Anchorage’s location on the globe puts it within 9½ hours by air to nearly 90% of the industrialized world. For this reason Anchorage is a common refueling stop for many international passenger flights and is home to a major FedEx Hub which the company calls a “critical part”” of its global network of services.

History

Russian presence in south central Alaska was well established in the 19th century. In 1867, U. S. Secretary of State William H. Seward brokered a deal to purchase Alaska from Imperial Russia for $7.2 million (about two cents an acre). His political rivals lampooned the deal as "Seward's folly", "Seward's icebox" and "Walrussia". By 1888, gold was discovered along Turnagain Arm.

In 1912, Alaska became a United States territory. Anchorage, unlike every other large town in Alaska south of the Brooks Range, was neither a fishing nor mining camp. The area surrounding Anchorage lacks significant economic metal minerals.

Construction of the Alaska Railroad was completed in 1923. The city's economy in the 1920s and 1930s centered on the railroad. Col. Otto F. Ohlson, the Swedish-born general manager of the railroad for nearly two decades, became a symbol of residents' contempt due to the firm control he maintained over the railroad's affairs, which by extension became control over economic and other aspects of life in Alaska.

Between the 1930s and the 1950s, the city experienced massive growth as air transportation and the military became increasingly important. Aviation operations in Anchorage commenced along the firebreak south of town, which residents also used as a golf course.
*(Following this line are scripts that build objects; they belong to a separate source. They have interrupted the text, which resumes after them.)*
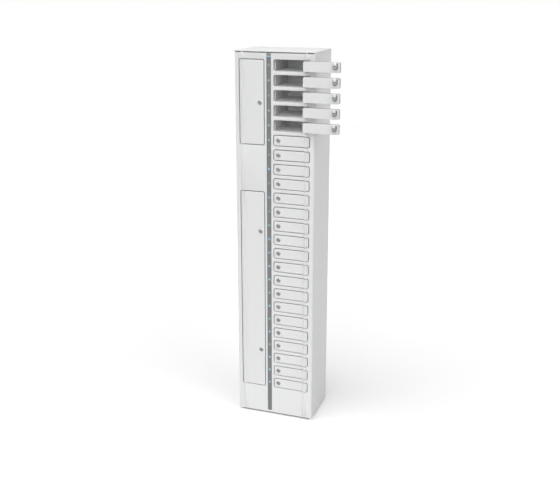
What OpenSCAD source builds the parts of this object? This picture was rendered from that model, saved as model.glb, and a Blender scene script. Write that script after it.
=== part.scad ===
// Tower locker for mobile phones: a ladder front frame with a column of small doors,
// two taller doors beside them, cam locks, full-height hinge rods and a status light strip.
// Model axes: X across the front, Y from the front (negative) to the back, Z up.
// The origin is the centre of the base, on the floor.

/* [Sheet metal] */
// Outer radius of the folded front corners
corner_r = 9; // [6:0.5:12]
// Sheet thickness of the frame and the outer panels
sheet_t = 1.5; // [1:0.1:2]
// Sheet thickness of the shelves, inner walls and door skins
thin_t = 1.2; // [0.8:0.1:1.5]

/* [Base] */
// Height of the recessed plinth
plinth_h = 8; // [6:1:30]
// Setback of the plinth behind the cabinet faces
plinth_inset = 14; // [10:1:30]
// Height of the base skirt
skirt_h = 13; // [10:1:40]
// Radius of the lower edges of the base skirt
skirt_r = 6; // [3:0.5:8]

/* [Top cover] */
// Height of the folded edge of the top cover
cover_edge = 4; // [3:0.5:10]
// Shadow gap between the body's front and the top cover
cover_gap = 4.5; // [2:0.5:10]
// Distance of the neck that carries the cover behind the front face
neck_inset = 20; // [8:0.5:30]
// Width of the neck's ends that close the shadow gap at the front corners
neck_end = 5; // [4:0.5:8]

/* [Front layout] */
// Number of small compartments
rows = 24; // [12:1:28]
// Number of small doors that stand open, from the top
open_rows = 5; // [0:1:10]
// Height of a small door opening
opening_h = 54.4; // [48:0.2:90]
// Height of the rail between two small doors
rail_h = 16.1; // [13:0.1:30]
// Width of a small door opening
opening_w = 183; // [150:1:240]
// Width of the openings for the tall side doors
side_opening_w = 128.8; // [110:0.2:200]
// Corner radius of every door opening
opening_r = 10; // [8:0.5:12]
// Width of the front between a side face and the nearest opening
side_margin = 22; // [18:0.5:30]
// Height of the front panel above the first opening
top_panel_h = 28.5; // [24:0.5:60]
// Height of the front panel below the last opening
bottom_panel_h = 135; // [110:1:200]
// Rows that the upper side door spans
upper_door_rows = 6; // [3:1:8]
// Rows of blank panel between the two side doors
blank_rows = 3; // [1:1:3]
// Depth of the frame's folded returns
return_depth = 26; // [24:0.5:32]
// Width of the lip that the lock cams catch
lip_w = 3.5; // [2.5:0.1:4]

/* [Compartments] */
// Clear depth of a small compartment behind the frame
rack_depth = 200; // [160:1:260]
// Depth of the service space behind the small compartments
service_gap = 26.3; // [15:0.1:60]
// Distance of the rack's side walls outside the opening's edges
rack_setback = 5; // [3:0.5:8]

/* [Doors] */
// Thickness of a door
door_t = 16; // [12:0.5:18]
// Gap round a closed door
door_gap = 3.4; // [2:0.1:4]

/* [Hinges] */
// Distance of the hinge rods from the edge of the openings
hinge_edge = 17; // [15:0.5:24]
// Distance of the hinge rods in front of the front face
hinge_proud = 2; // [1.5:0.1:3]
// Outer radius of the hinge barrels
barrel_r = 6; // [5:0.1:6.5]
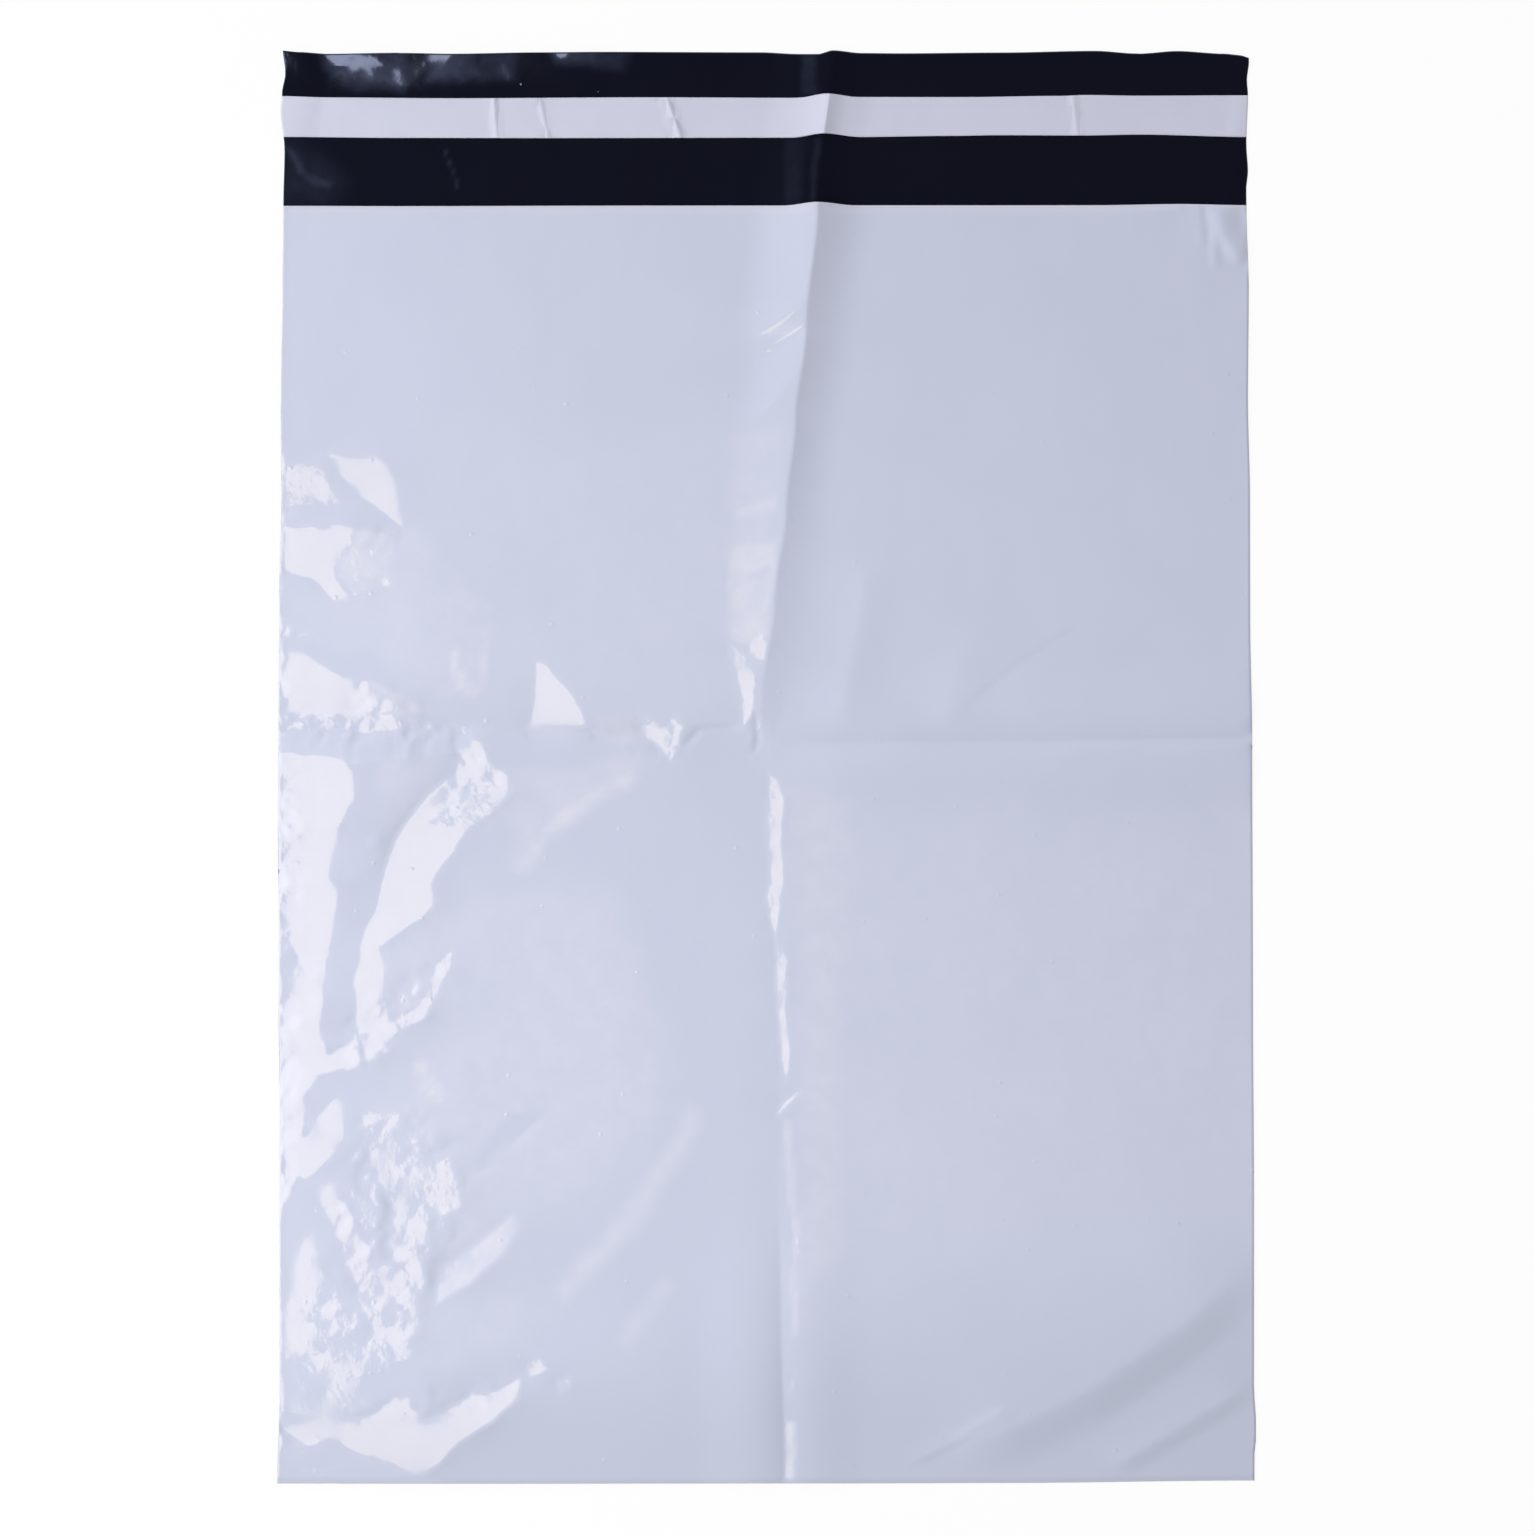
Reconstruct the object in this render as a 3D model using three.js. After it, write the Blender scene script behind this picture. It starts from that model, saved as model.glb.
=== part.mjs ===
// An empty poly mailer bag, lying flat on a table with its mouth open to view.
//
// The bag is one web of film, folded over at the bottom and welded along both sides. The back
// panel is longer than the front one: what stands past the mouth is the closing lip. A band of
// hot-melt adhesive runs across the lip under a wider release liner, which peels off for sealing.
// The bag has been stored folded in four, so the film keeps a hill along the upper half of the
// centre crease, and valleys along its lower half and along the cross crease.
//
// Millimetres, +Z up. X runs across the bag and Y along it, with the lip at +Y. The origin is on
// the table, under the middle of the bag.
import * as THREE from "three";
import { mergeVertices } from "three/addons/utils/BufferGeometryUtils.js";

// The web of film
const bagWidth = 325;
const pouchLength = 425;
const lipLength = 51;
const filmThickness = 0.06;

// Side welds, made by a hot knife that leaves a thin bead
const weldWidth = 1.2;
const weldBead = 0.16;

// Space between the panels of the empty pouch
const foldGap = 0.2;
const pouchLoft = 1.4;
const loftReach = 45;

// Closure on the lip: a release liner over a narrower band of adhesive
const linerWidth = 13.7;
const linerThickness = 0.05;
const linerFromLipEdge = 14.7;
const adhesiveWidth = 9;
const adhesiveThickness = 0.05;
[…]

An increase in air traffic led to clearing of a site directly east of town boundaries starting in 1929; this became Merrill Field, which served as Anchorage's primary airport during the 1930s and 1940s, until Anchorage International Airport replaced it in 1951. However, Merrill Field still sees a significant amount of general aviation traffic.

Elmendorf Air Force Base and Fort Richardson were constructed in the 1940s, and served as the city's primary economic engine until the 1968 Prudhoe Bay discovery shifted the thrust of the economy toward the oil industry. The 2005 Base Realignment and Closure process led to the combining of the two bases to form Joint Base Elmendorf-Richardson.

In 1968 ARCO discovered oil in Prudhoe Bay on the Alaska North Slope, and the resulting oil boom spurred further growth in Anchorage. In 1975, the City of Anchorage and the Greater Anchorage Area Borough merged into the geographically larger Municipality of Anchorage. 

Several attempts have been made to move Alaska's state capital from Juneau to Anchorage, or to a site closer to Anchorage. The motivation is straightforward: the "rail-belt" between Anchorage and Fairbanks contains the majority of the state's population. Robert Atwood, owner of the Anchorage Times and a tireless booster for the city, championed the move. Alaskans rejected attempts to move the capital in 1960 and 1962, but in 1974, as Alaska's center of population moved away from Southeast Alaska and to the rail-belt, voters approved the move. Communities such as Fairbanks and much of rural Alaska opposed moving the capital to Anchorage for fear of concentrating more power in the state's largest city. As a result, in 1976 voters approved a plan to build a new capital city near Willow, about 70 miles north of Anchorage. Opponents to the move reacted by campaigning to defeat, in the 1978 elections, a nearly $1 billion bond issue to fund construction of the new capitol building and related facilities. Subsequent attempts to move the capital or the legislature to Wasilla, north of Anchorage, also failed. Anchorage contains over twice as many state employees as does Juneau, and is to a considerable extent the center of state and federal government activity in Alaska.